What needs to be done – Give the lines of the material verbatim, from the first line to the line with "RECESSES_OFF_CENTRE = (-0.0003, 0.0006)", including both.

↓↓↓

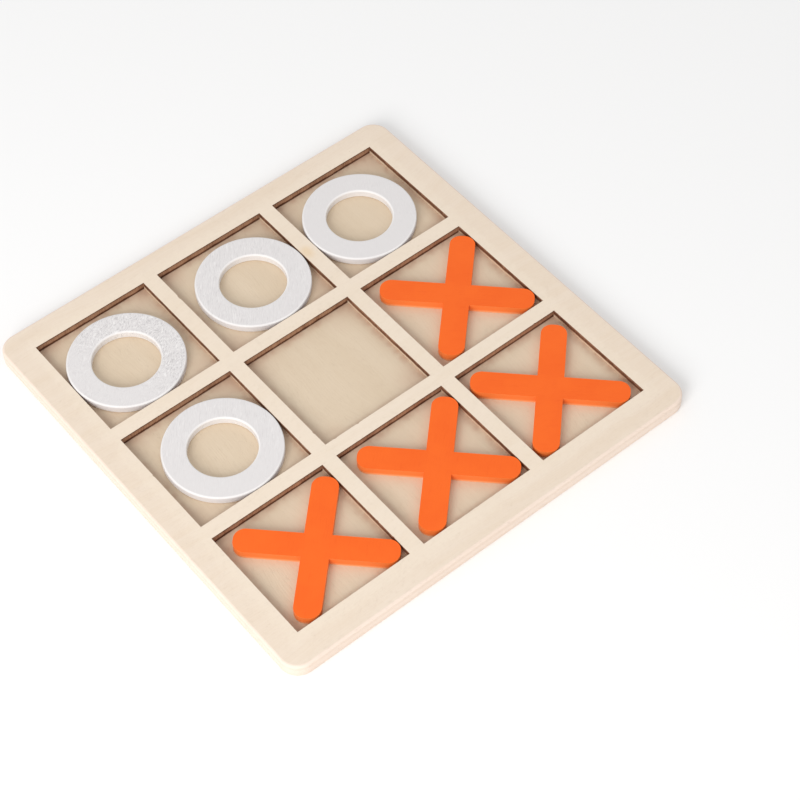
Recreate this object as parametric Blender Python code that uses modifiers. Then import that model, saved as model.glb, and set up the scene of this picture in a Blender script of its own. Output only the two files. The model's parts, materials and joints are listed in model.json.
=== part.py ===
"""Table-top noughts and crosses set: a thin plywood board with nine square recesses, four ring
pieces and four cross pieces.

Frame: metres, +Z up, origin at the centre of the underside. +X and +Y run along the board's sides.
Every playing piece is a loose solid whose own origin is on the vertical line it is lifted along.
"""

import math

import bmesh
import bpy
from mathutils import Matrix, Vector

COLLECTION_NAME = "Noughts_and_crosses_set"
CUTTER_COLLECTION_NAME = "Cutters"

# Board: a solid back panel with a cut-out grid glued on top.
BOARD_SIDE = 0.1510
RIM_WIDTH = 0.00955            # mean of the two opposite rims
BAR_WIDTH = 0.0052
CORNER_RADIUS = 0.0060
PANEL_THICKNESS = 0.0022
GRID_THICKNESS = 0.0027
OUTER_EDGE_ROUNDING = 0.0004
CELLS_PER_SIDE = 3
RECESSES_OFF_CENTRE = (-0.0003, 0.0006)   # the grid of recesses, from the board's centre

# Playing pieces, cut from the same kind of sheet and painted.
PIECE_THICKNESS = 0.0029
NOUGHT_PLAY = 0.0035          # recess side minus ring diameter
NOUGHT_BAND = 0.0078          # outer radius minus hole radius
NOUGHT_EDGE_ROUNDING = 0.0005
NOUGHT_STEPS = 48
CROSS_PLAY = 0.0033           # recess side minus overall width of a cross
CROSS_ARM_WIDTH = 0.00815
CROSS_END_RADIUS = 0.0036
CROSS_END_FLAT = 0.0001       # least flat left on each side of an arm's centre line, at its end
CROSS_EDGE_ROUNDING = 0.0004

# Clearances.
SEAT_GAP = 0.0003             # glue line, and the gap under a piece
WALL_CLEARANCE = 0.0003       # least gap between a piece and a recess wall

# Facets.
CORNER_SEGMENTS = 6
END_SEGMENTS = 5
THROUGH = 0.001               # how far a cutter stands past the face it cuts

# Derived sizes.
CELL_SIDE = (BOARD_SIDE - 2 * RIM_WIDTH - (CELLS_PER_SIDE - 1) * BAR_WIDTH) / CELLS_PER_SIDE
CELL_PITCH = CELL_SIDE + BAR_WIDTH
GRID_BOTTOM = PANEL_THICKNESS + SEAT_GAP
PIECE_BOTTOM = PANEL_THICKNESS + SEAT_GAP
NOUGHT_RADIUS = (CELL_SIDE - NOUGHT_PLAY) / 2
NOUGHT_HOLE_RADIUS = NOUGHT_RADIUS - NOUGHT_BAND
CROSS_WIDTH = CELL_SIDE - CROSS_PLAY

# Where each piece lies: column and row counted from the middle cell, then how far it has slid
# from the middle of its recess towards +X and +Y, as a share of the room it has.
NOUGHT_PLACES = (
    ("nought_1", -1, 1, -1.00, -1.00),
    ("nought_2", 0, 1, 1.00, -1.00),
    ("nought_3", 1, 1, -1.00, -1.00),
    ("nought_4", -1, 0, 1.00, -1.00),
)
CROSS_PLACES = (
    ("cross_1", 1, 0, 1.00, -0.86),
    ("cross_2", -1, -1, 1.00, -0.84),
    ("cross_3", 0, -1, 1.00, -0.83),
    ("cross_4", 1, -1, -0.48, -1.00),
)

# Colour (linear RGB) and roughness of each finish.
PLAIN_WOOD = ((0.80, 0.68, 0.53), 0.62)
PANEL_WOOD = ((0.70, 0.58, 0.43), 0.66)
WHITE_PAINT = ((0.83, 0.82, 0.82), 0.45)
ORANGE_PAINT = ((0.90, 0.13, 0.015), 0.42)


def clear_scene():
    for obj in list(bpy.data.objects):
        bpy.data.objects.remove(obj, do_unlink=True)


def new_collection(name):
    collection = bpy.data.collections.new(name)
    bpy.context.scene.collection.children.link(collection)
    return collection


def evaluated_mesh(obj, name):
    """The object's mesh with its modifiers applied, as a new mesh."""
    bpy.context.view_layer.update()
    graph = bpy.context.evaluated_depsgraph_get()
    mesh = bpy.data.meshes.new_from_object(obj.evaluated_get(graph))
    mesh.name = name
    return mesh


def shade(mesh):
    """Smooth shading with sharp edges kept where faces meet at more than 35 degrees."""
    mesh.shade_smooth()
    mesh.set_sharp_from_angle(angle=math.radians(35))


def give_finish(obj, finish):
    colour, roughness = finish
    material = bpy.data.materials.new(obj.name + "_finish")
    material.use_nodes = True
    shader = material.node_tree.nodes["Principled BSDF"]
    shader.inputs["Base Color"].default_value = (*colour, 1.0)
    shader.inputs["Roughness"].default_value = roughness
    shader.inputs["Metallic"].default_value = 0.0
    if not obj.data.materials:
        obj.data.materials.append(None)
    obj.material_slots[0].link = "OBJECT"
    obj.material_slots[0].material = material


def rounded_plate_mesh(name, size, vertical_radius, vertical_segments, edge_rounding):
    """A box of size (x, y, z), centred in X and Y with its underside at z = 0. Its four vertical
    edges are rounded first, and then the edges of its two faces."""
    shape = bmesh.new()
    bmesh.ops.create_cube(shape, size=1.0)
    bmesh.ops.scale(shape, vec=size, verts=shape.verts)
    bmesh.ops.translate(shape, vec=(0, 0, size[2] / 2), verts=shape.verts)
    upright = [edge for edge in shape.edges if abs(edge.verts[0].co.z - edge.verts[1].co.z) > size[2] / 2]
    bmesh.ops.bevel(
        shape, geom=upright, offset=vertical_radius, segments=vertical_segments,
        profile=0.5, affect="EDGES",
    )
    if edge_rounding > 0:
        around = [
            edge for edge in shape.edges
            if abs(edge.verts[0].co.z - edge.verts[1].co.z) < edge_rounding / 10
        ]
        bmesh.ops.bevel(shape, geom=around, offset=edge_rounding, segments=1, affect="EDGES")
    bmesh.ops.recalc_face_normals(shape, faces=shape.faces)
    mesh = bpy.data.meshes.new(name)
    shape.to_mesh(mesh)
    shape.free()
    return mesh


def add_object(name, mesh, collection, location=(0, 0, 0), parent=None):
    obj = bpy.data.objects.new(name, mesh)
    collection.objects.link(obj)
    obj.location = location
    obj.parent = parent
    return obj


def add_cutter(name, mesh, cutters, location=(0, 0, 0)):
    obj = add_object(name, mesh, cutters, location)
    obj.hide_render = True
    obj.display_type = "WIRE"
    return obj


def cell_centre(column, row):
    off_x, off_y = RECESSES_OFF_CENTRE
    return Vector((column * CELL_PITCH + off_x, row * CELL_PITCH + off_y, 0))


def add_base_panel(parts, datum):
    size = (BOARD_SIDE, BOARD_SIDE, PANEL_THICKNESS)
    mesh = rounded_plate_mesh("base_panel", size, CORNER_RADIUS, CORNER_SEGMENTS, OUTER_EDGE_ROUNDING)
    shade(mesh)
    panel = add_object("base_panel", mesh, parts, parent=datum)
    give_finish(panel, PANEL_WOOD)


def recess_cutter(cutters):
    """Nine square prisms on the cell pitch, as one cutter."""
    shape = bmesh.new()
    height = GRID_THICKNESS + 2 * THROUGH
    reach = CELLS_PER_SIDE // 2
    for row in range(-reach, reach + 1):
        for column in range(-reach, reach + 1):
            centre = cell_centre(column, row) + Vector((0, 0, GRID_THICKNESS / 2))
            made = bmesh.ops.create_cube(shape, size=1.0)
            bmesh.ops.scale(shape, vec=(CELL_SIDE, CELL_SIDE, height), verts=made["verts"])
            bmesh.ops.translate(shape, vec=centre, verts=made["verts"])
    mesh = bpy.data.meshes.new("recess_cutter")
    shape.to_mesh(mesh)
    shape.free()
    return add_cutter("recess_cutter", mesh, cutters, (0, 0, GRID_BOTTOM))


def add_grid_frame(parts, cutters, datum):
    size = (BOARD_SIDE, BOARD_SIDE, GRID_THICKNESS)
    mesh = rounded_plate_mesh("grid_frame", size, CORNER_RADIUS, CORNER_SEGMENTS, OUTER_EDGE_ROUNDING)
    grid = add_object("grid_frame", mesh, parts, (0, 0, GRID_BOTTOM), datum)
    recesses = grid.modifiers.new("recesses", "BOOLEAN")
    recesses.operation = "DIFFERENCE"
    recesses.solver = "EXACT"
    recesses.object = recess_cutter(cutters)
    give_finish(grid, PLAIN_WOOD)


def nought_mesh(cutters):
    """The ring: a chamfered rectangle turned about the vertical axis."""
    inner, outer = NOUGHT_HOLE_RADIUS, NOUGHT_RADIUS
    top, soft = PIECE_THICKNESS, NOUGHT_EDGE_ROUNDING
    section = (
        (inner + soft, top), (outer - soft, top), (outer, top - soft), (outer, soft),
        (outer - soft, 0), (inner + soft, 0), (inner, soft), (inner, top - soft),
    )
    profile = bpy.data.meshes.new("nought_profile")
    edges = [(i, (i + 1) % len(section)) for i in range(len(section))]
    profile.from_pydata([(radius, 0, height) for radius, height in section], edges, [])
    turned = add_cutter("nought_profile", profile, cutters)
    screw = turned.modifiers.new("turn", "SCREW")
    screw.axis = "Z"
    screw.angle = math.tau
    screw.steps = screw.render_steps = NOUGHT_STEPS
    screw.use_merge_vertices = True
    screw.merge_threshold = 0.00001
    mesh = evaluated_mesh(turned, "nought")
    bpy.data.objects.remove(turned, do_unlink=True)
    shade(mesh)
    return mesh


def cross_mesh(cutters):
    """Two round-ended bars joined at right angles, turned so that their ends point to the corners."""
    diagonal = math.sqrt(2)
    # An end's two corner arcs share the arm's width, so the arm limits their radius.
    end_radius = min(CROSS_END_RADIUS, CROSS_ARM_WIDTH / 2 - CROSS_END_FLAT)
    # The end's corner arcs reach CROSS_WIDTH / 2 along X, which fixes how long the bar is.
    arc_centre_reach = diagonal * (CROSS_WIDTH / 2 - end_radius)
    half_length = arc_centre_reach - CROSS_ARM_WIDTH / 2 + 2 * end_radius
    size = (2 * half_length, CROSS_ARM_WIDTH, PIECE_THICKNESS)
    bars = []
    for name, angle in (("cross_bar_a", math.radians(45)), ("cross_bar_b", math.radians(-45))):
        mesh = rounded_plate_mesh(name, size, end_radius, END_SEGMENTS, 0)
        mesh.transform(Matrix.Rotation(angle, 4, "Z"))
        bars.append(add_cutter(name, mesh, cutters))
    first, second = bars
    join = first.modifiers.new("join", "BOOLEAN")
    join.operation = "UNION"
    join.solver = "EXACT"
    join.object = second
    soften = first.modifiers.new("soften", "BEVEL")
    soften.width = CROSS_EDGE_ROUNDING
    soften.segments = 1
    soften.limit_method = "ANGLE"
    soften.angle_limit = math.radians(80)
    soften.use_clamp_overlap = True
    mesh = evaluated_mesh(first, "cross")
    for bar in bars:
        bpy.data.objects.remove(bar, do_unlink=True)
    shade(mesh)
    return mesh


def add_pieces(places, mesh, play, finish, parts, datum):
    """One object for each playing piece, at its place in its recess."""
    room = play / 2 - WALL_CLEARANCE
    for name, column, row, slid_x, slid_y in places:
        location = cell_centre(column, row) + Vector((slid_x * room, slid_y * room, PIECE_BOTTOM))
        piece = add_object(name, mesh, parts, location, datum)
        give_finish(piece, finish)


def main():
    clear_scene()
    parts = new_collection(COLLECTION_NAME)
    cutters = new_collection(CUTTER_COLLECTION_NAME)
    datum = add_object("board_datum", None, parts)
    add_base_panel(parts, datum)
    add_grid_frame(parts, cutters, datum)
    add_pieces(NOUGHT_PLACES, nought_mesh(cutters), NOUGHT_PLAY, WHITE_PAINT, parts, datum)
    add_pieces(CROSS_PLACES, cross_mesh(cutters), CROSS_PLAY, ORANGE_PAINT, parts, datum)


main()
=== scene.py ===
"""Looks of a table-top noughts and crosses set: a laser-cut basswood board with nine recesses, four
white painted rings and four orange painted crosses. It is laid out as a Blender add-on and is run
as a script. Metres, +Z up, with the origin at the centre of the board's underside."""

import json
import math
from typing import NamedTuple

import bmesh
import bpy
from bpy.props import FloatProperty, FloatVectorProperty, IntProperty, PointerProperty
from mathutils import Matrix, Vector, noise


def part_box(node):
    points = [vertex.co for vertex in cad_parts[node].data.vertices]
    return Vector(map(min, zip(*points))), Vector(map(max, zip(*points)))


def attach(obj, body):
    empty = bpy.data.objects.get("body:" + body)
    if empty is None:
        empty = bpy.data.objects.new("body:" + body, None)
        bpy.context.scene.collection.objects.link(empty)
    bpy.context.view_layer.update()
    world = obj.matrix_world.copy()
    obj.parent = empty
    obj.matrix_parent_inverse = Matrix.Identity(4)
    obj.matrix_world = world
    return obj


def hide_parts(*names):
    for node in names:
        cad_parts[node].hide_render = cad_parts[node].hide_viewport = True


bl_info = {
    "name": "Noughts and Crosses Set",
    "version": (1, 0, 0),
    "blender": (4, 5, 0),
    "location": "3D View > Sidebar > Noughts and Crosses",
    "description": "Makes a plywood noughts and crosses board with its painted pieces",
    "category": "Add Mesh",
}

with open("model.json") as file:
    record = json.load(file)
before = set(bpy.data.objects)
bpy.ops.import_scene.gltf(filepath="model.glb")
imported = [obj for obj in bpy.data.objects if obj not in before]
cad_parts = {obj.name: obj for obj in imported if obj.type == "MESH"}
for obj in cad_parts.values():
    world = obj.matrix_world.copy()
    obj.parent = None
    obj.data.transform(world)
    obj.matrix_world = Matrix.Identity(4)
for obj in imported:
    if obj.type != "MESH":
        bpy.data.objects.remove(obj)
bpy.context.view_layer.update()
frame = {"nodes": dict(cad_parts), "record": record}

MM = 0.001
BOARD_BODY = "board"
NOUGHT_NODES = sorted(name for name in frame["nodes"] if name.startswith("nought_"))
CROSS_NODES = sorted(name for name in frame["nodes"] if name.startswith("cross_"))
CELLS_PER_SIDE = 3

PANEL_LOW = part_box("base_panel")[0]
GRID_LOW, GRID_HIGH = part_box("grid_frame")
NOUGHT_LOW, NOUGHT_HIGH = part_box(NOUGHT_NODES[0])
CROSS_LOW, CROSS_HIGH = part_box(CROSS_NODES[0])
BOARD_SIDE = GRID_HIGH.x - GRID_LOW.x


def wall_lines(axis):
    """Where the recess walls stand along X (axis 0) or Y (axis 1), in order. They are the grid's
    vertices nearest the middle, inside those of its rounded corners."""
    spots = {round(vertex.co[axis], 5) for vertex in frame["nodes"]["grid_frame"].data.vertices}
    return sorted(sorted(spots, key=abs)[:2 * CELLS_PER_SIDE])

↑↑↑

Exercise solution –
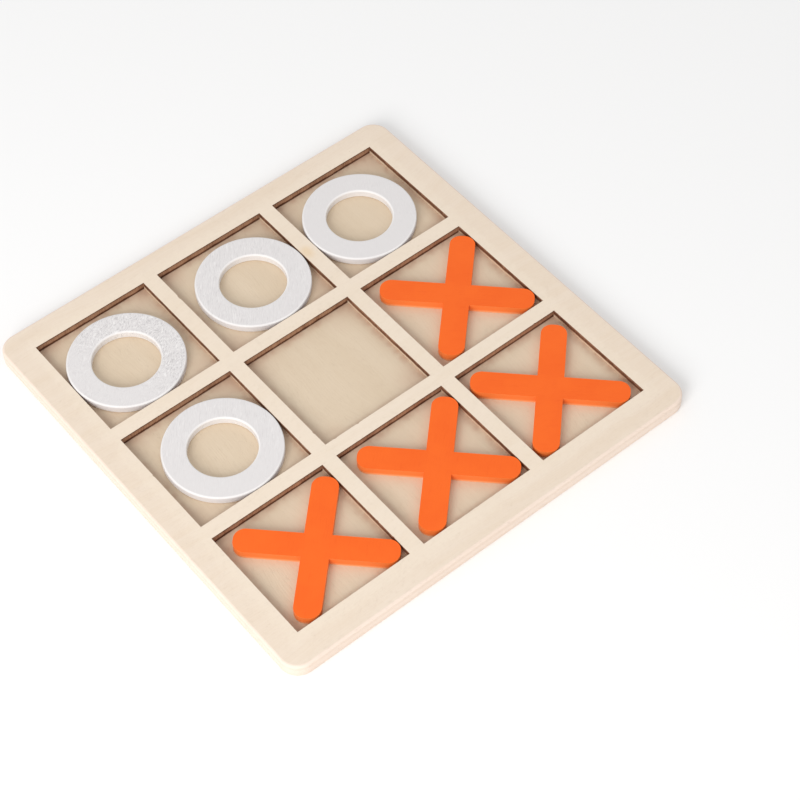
Recreate this object as parametric Blender Python code that uses modifiers. Then import that model, saved as model.glb, and set up the scene of this picture in a Blender script of its own. Output only the two files. The model's parts, materials and joints are listed in model.json.
=== part.py ===
"""Table-top noughts and crosses set: a thin plywood board with nine square recesses, four ring
pieces and four cross pieces.

Frame: metres, +Z up, origin at the centre of the underside. +X and +Y run along the board's sides.
Every playing piece is a loose solid whose own origin is on the vertical line it is lifted along.
"""

import math

import bmesh
import bpy
from mathutils import Matrix, Vector

COLLECTION_NAME = "Noughts_and_crosses_set"
CUTTER_COLLECTION_NAME = "Cutters"

# Board: a solid back panel with a cut-out grid glued on top.
BOARD_SIDE = 0.1510
RIM_WIDTH = 0.00955            # mean of the two opposite rims
BAR_WIDTH = 0.0052
CORNER_RADIUS = 0.0060
PANEL_THICKNESS = 0.0022
GRID_THICKNESS = 0.0027
OUTER_EDGE_ROUNDING = 0.0004
CELLS_PER_SIDE = 3
RECESSES_OFF_CENTRE = (-0.0003, 0.0006)   # the grid of recesses, from the board's centre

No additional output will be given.